I don't know if I've heard this album all the way through. I've definitely have hear the song Number of the Beast and Run to the Hills. I owned an old beat up thrift store copy of the self titled and sold it recently. I was surprised how classic rock it sounded without Bruce Dickinson. This one is so much better. Improved vocals, more metal and the dual guitar lines are awesome. It's a little back loaded.
I've heard a couple of songs on this. I may even own a thrift store copy of this. I can find moments of songs (usually having to do with synth sounds) that I like. Haven't Done Nothing is pretty good. Smile Please and Please Don't Go are pleasant. Not a lot of edge on this. Its so saccharine.
Nothing looks familiar from the track list. Seems like something I should be into a this point in my life. I was excited for this one. Very robotic, too perfect, and prog-y. No humanity.

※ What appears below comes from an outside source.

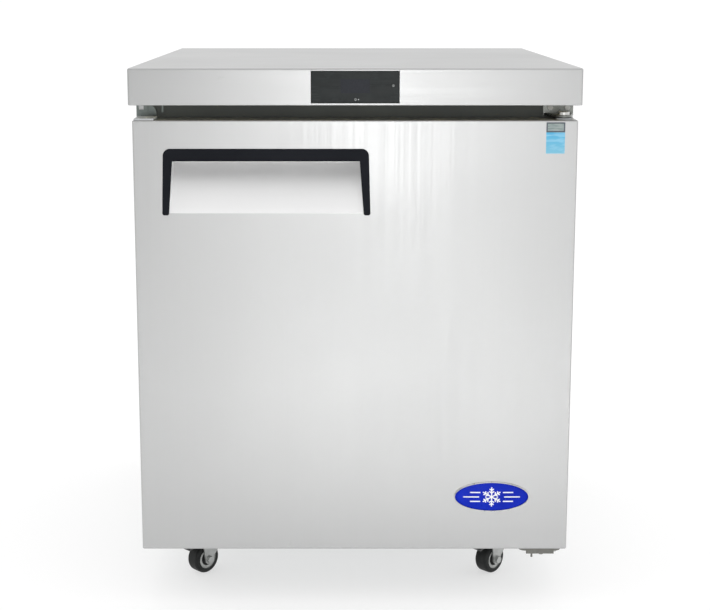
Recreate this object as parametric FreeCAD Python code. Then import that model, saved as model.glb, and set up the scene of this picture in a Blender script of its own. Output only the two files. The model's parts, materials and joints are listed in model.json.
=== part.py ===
"""Undercounter refrigerator on casters, one right-hinged door, worktop with a control panel in its apron.

Units are millimetres.  +X is the viewer's right when facing the door, the door faces -Y, +Z is up.
The origin is on the floor, under the middle of the worktop.
"""
import FreeCAD, Part
import math
import os

V = FreeCAD.Vector
X_AXIS, Y_AXIS, Z_AXIS = V(1, 0, 0), V(0, 1, 0), V(0, 0, 1)

# ---------------------------------------------------------------- driving dimensions
WIDTH = 698.5            # worktop, 27.5 in
DEPTH = 762.0            # worktop, 30 in
HEIGHT = 867.0           # floor to worktop, 34 1/8 in
APRON = 57.0             # height of the worktop's folded edge
SHEET = 1.2              # cabinet steel
TOP_SHEET = 1.5          # worktop steel
DOOR_SHEET = 1.0         # door and liner sheet
CASTER_HEIGHT = 92.0     # floor to the cabinet's underside
BODY_HALF_WIDTH = 346.0
BODY_FRONT = -311.0
BODY_BACK = 375.0
FOAM_WALL = 50.0         # insulated side walls
CAVITY_BOTTOM = 140.0
CAVITY_TOP = 765.0
CAVITY_BACK = 330.0
STEP_HEIGHT = 385.0      # shelf of the liner above the machine compartment
STEP_FRONT = 125.0
MACHINE_FRONT = 165.0
MACHINE_TOP = 345.0
DOOR_HALF_WIDTH = 344.0
DOOR_BOTTOM = 90.5
DOOR_TOP = 787.0
DOOR_FRONT = -378.0
DOOR_BACK = -321.0
HINGE_X = 325.0
HINGE_Y = -351.0
PIN_R = 5.0
RUNNING = 0.05           # radial clearance of a running fit
GASKET_FRONT = -311.4    # sealing face, just off the cabinet's frame
CASTER_TOP = 79.3        # floor to the casters' top plates, on 12.7 mm base rails
WHEEL_R = 25.4           # 2 in caster
WHEEL_W = 25.0
TRAIL = 18.0             # caster pivot to axle
TRAIL_ANGLE = 225.0      # direction from pivot to axle, degrees about +Z from +X
PIVOT_X = 246.0
PIVOT_FRONT_Y = -237.0
PIVOT_REAR_Y = 300.0
DISPLAY_HALF_WIDTH = 67.7
DISPLAY_BOTTOM = 813.7
DISPLAY_TOP = 862.6
SET_KEY = (0.5, 819.2)
POWER_KEY = (58.5, 840.4)
KEY_R = 2.4
FAN_X, FAN_Z, FAN_R = 0.0, 690.0, 50.0            # evaporator fan
COOL_X, COOL_Z, COOL_R = 170.0, 210.0, 88.0       # condenser fan
FAN_SHAFT_R = 3.0
COMPRESSOR = (-190.0, 268.0)

# ---------------------------------------------------------------- worked out
TOP_UNDER = HEIGHT - APRON
TOP_FRONT = -DEPTH / 2
CAVITY_HALF = BODY_HALF_WIDTH - SHEET - FOAM_WALL + 0.2
INNER_HALF = BODY_HALF_WIDTH - SHEET
FOAM_FRONT = BODY_FRONT + 6.0
PAN_TOP = CASTER_HEIGHT + SHEET
FOAM_TOP = TOP_UNDER - SHEET
SKIN_Y = BODY_BACK - SHEET


# ---------------------------------------------------------------- small tools
def block(x, y, z):
    """A box from three (low, high) pairs."""
    return Part.makeBox(x[1] - x[0], y[1] - y[0], z[1] - z[0], V(x[0], y[0], z[0]))


def rod(r, start, axis, length):
    """A cylinder from a start point along an axis."""
    return Part.makeCylinder(r, length, V(*start), axis)


def tube(r_out, r_in, start, axis, length):
    """A cylinder with a coaxial hole."""
    return rod(r_out, start, axis, length).cut(rod(r_in, start, axis, length))


def prism(points, direction):
    """A flat polygon pushed along a vector."""
    corners = [V(*p) for p in points]
    return Part.Face(Part.makePolygon(corners + corners[:1])).extrude(direction)


def joined(first, *others):
    """One solid from touching or crossing solids."""
    return first.multiFuse(list(others)).removeSplitter()


def cut_all(body, tools):
    """A solid less several others."""
    return body.cut(Part.makeCompound(tools))


def rounded(shape, r, pick):
    """Fillet the straight or round edges that pick(edge) chooses."""
    return shape.makeFillet(r, [e for e in shape.Edges if pick(e)])


def runs_along(edge, axis):
    """True for a straight edge parallel to an axis."""
    if len(edge.Vertexes) != 2:
        return False
    d = edge.Vertexes[1].Point.sub(edge.Vertexes[0].Point)
    return d.Length > 1e-6 and abs(abs(d.dot(axis)) - d.Length) < 1e-6


def middle(edge):
    """Centre of an edge's box."""
    return edge.BoundBox.Center


def ring_xz(x, z, border, y):
    """A rectangular frame in the XZ plane, from outer (low, high) pairs and a border width."""
    inner_x = (x[0] + border, x[1] - border)
    inner_z = (z[0] + border, z[1] - border)
    return block(x, y, z).cut(block(inner_x, (y[0] - 1, y[1] + 1), inner_z))


def turned(shape, angle, pivot):
    """A copy turned about +Z and moved to a pivot."""
    out = shape.copy()
    out.rotate(V(0, 0, 0), Z_AXIS, angle)
    out.translate(V(pivot[0], pivot[1], 0))
    return out


def pipe(points, r, bend):
    """A round tube along straight runs joined by tangent arcs of one radius."""
    pts = [V(*p) for p in points]
    edges = []
    start = pts[0]
    for before, corner, after in zip(pts, pts[1:], pts[2:]):
        a = before.sub(corner).normalize()
        b = after.sub(corner).normalize()
        half = a.getAngle(b) / 2
        reach = bend / math.tan(half)
        first = corner.add(V(a).multiply(reach))
        last = corner.add(V(b).multiply(reach))
        mid_dir = a.add(b).normalize()
        mid = corner.add(mid_dir.multiply(bend / math.sin(half) - bend))
        edges.append(Part.LineSegment(start, first).toShape())
        edges.append(Part.Arc(first, mid, last).toShape())
        start = last
    edges.append(Part.LineSegment(start, pts[-1]).toShape())
    path = Part.Wire(edges)
    section = Part.Wire(Part.makeCircle(r, pts[0], pts[1].sub(pts[0])))
    return path.makePipeShell([section], True, False)


parts = {}


def keep(name, *solids):
    """Store a node as one solid or a group of separate solids."""
    flat = [s for shape in solids for s in shape.Solids]
    parts[name] = flat[0] if len(flat) == 1 else Part.makeCompound(flat)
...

This is a record that I am super familiar with. I anticipate giving 5 stars. I remember the store where I first found this album. I remember where I was driving when everything clicked. The last time I listened to it I was surprised at how many songs I loved. Debaser, Wave of Mutilation, I Bleed, Here Comes Your Man, Monkey Gone to Heaven, La La Love You, There Goes My Gun, Gouge Away, Hey ... would all be the best song on any number of great albums by other bands. Clean guitars and distorted guitars. Ugly voices and and pretty voices. Loud and Quiet. This is a 5 star album even though I had less patience for non 5 star songs on here during this listen.